Extract the final stretch of the data: the line that contains "Keep writing the" and every line after it, unaltered, and no other lines.

===============

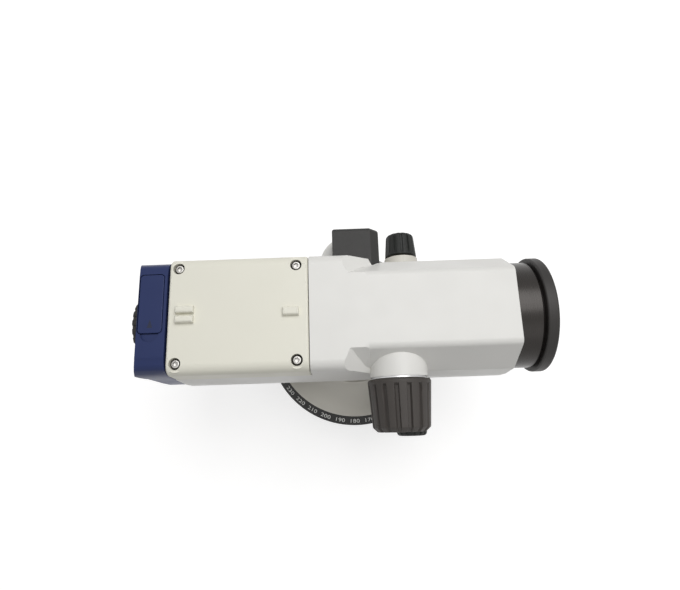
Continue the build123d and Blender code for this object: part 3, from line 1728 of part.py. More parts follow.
holder_radius = vial_radius + vial_holder_wall
holder_z = shelf_top - vial_pocket_depth + body_gap
vial_z = holder_z + vial_holder_floor

with BuildPart() as vial_holder:
    turn_about_z(
        [
            (0, holder_z),
            (holder_radius, holder_z),
            (holder_radius, vial_z + vial_height - 1.0),
            (vial_radius, vial_z + vial_height - 1.0),
            (vial_radius, vial_z),
            (0, vial_z),
        ],
        vial_centre,
    )

vial_holder.part.label = "vial_holder"
export_step(vial_holder.part, "parts/vial_holder.step")

with BuildPart() as bubble_vial:
    with BuildSketch(Plane.XY.offset(vial_z)):
        with Locations(vial_centre):
            Circle(vial_radius)
    extrude(amount=vial_height)

bubble_vial.part.label = "bubble_vial"
export_step(bubble_vial.part, "parts/bubble_vial.step")

with BuildPart() as vial_screws:
    with BuildSketch(Plane.XY.offset(shelf_bottom)):
        with Locations(vial_centre):
            with PolarLocations(vial_screw_circle_radius, 3):
                Circle(vial_screw_radius)
    extrude(amount=holder_z - shelf_bottom)
    with BuildSketch(Plane.XY.offset(shelf_bottom)):
        with Locations(vial_centre):
            with PolarLocations(vial_screw_circle_radius, 3):
                Circle(vial_screw_head_radius)
    extrude(amount=-vial_screw_head_height)

vial_screws.part.label = "vial_screws"
export_step(vial_screws.part, "parts/vial_screws.step")

viewer_top = axis_z + viewer_rise
viewer_inner_y = front_half_top + 6.0
window_centre_y = vial_centre[1]
window_low_z = viewer_bottom + viewer_wall

with BuildPart() as viewer_housing:
    with BuildSketch(Plane.XZ.offset(-viewer_outer)):
        with BuildLine():
            Polyline(
                (viewer_rear, viewer_bottom),
                (viewer_rear, viewer_top),
                (viewer_crease, viewer_top),
                (viewer_front, viewer_top - viewer_slope_drop),
                (viewer_front, viewer_bottom),
                close=True,
            )
        make_face()
    extrude(amount=viewer_outer - viewer_inner_y)
    outer_edges = viewer_housing.edges().filter_by(
        lambda e: e.center().Y > viewer_outer - 0.01 and e.center().Z > viewer_bottom + 1
    )
    fillet(outer_edges, viewer_corner_radius)
    add(body_envelope.part, mode=Mode.SUBTRACT)
    # Room for the mirror over the vial
    with BuildSketch(Plane.XY.offset(viewer_bottom)):
        with Locations(((viewer_rear + viewer_front) / 2, window_centre_y)):
            Rectangle(
                viewer_front - viewer_rear - 2 * viewer_wall, 2 * (window_half_width + 0.6)
            )
    extrude(amount=viewer_top - viewer_wall - viewer_slope_drop - viewer_bottom, mode=Mode.SUBTRACT)
    with BuildSketch(Plane.YZ.offset(viewer_rear)):
        with Locations((window_centre_y, window_low_z + window_height / 2)):
            RectangleRounded(2 * window_half_width, window_height, 1.0)
    extrude(amount=viewer_wall, mode=Mode.SUBTRACT)

viewer_housing.part.label = "viewer_housing"
export_step(viewer_housing.part, "parts/viewer_housing.step")

with BuildPart() as viewer_window:
    with BuildSketch(Plane.YZ.offset(viewer_rear + 0.5)):
        with Locations((window_centre_y, window_low_z + window_height / 2)):
            RectangleRounded(2 * window_half_width, window_height, 1.0)
    extrude(amount=window_thickness)

viewer_window.part.label = "viewer_window"
export_step(viewer_window.part, "parts/viewer_window.step")

mirror_low = (viewer_front - viewer_wall - 1.4, viewer_bottom + 0.6)
mirror_run = viewer_rise - viewer_wall - viewer_slope_drop + shelf_top_drop - 2.2

with BuildPart() as viewer_mirror:
    with BuildSketch(Plane.XZ.offset(-(window_centre_y + window_half_width + 0.6))):
        with BuildLine():
            Polyline(
                mirror_low,
                (mirror_low[0] - mirror_run, mirror_low[1] + mirror_run),
                (mirror_low[0] - mirror_run + mirror_thickness, mirror_low[1] + mirror_run),
                (mirror_low[0] + mirror_thickness, mirror_low[1]),
                close=True,
            )
        make_face()
    extrude(amount=2 * (window_half_width + 0.6))

viewer_mirror.part.label = "viewer_mirror"
export_step(viewer_mirror.part, "parts/viewer_mirror.step")
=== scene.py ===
"""Automatic level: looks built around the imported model, in metres, laid out as a Blender add-on.

+X points out of the objective, +Y to the bubble side, +Z up, and the base plate stands on z = 0.
"""

import json
import math

import bmesh
import bpy
from bpy.props import BoolProperty, FloatProperty, FloatVectorProperty, IntProperty, PointerProperty
from mathutils import Matrix, Vector


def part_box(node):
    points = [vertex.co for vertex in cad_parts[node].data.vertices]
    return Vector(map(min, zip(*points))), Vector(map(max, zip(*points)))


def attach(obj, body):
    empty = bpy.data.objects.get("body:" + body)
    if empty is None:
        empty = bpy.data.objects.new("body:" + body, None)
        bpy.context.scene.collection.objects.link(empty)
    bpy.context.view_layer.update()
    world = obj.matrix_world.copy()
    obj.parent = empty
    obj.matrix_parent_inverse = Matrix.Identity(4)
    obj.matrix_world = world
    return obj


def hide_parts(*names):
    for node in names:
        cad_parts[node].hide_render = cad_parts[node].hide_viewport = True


bl_info = {
    "name": "Automatic level",
    "version": (1, 0, 0),
    "blender": (4, 5, 0),
    "location": "3D View > Sidebar > Level",
    "description": "Builds the finishes and fine pieces of a surveying level around its packed model",
    "category": "Add Mesh",
}

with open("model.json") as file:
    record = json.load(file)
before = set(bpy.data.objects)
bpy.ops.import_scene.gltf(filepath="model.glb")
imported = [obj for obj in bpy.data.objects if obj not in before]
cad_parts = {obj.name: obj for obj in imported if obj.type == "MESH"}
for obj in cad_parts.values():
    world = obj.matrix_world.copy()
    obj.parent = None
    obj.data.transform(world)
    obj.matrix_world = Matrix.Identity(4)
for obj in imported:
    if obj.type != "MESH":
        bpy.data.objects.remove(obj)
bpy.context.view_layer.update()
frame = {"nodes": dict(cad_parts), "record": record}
cad_nodes = frame["nodes"]
cad_slots = {row["node"]: row["material_slot"] for row in frame["record"]["subparts"]}

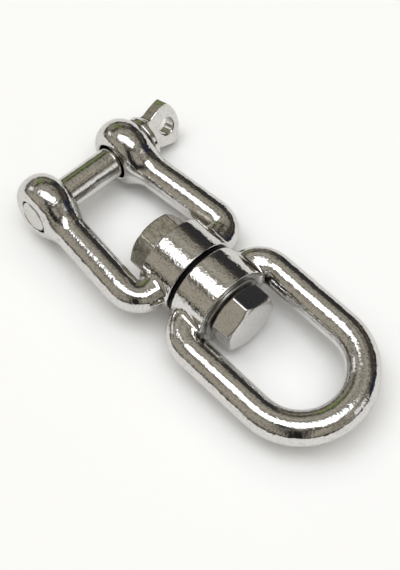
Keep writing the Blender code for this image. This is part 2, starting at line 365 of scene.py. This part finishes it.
def solid(name, field, low, high, cell, matrix, material, rounds=3):
    """A piece made from a field, in the row frame, with the field's own normals."""
    cell *= COARSE
    points, quads = net(field, low, high, cell)
    points = onto_surface(field, points, 3, 0.5 * cell)
    points = relax(field, points, quads, rounds)
    normals = gradient(field, points, 0.01)
    normals /= np.maximum(np.linalg.norm(normals, axis=1, keepdims=True), 1e-9)
    turn = np.array(matrix)[:3, :3]
    moved = points @ turn.T * MM + np.array(matrix)[:3, 3]
    mesh = bpy.data.meshes.new(name)
    mesh.from_pydata(moved.tolist(), [], quads.tolist())
    mesh.shade_smooth()
    mesh.normals_split_custom_set_from_vertices((normals @ turn.T).tolist())
    mesh.materials.append(material)
    return place(name, mesh)


def ring(name, inner, outer, low, high, edge, matrix, material, sides=96):
    """A flat washer about X with small bevels."""
    profile = [(low, inner + edge), (low + edge, inner), (high - edge, inner), (high, inner + edge),
               (high, outer - edge), (high - edge, outer), (low + edge, outer), (low, outer - edge)]
    verts, faces = [], []
    n = len(profile)
    for i in range(sides):
        a = 2 * math.pi * i / sides
        for x, r in profile:
            verts.append(matrix @ Vector((x * MM, r * MM * math.cos(a), r * MM * math.sin(a))))
        for j in range(n):
            k, m = (j + 1) % n, (i + 1) % sides
            faces.append((i * n + j, i * n + k, m * n + k, m * n + j))
    mesh = bpy.data.meshes.new(name)
    mesh.from_pydata(verts, [], faces)
    mesh.shade_smooth()
    mesh.set_sharp_from_angle(angle=math.radians(30))
    mesh.materials.append(material)
    return place(name, mesh)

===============

▶ [RESPONSE]
Keep writing the Blender code for this image. This is part 2, starting at line 365 of scene.py. This part finishes it.
def solid(name, field, low, high, cell, matrix, material, rounds=3):
    """A piece made from a field, in the row frame, with the field's own normals."""
    cell *= COARSE
    points, quads = net(field, low, high, cell)
    points = onto_surface(field, points, 3, 0.5 * cell)
    points = relax(field, points, quads, rounds)
    normals = gradient(field, points, 0.01)
    normals /= np.maximum(np.linalg.norm(normals, axis=1, keepdims=True), 1e-9)
    turn = np.array(matrix)[:3, :3]
    moved = points @ turn.T * MM + np.array(matrix)[:3, 3]
    mesh = bpy.data.meshes.new(name)
    mesh.from_pydata(moved.tolist(), [], quads.tolist())
    mesh.shade_smooth()
    mesh.normals_split_custom_set_from_vertices((normals @ turn.T).tolist())
    mesh.materials.append(material)
    return place(name, mesh)


def ring(name, inner, outer, low, high, edge, matrix, material, sides=96):
    """A flat washer about X with small bevels."""
    profile = [(low, inner + edge), (low + edge, inner), (high - edge, inner), (high, inner + edge),
               (high, outer - edge), (high - edge, outer), (low + edge, outer), (low, outer - edge)]
    verts, faces = [], []
    n = len(profile)
    for i in range(sides):
        a = 2 * math.pi * i / sides
        for x, r in profile:
            verts.append(matrix @ Vector((x * MM, r * MM * math.cos(a), r * MM * math.sin(a))))
        for j in range(n):
            k, m = (j + 1) % n, (i + 1) % sides
            faces.append((i * n + j, i * n + k, m * n + k, m * n + j))
    mesh = bpy.data.meshes.new(name)
    mesh.from_pydata(verts, [], faces)
    mesh.shade_smooth()
    mesh.set_sharp_from_angle(angle=math.radians(30))
    mesh.materials.append(material)
    return place(name, mesh)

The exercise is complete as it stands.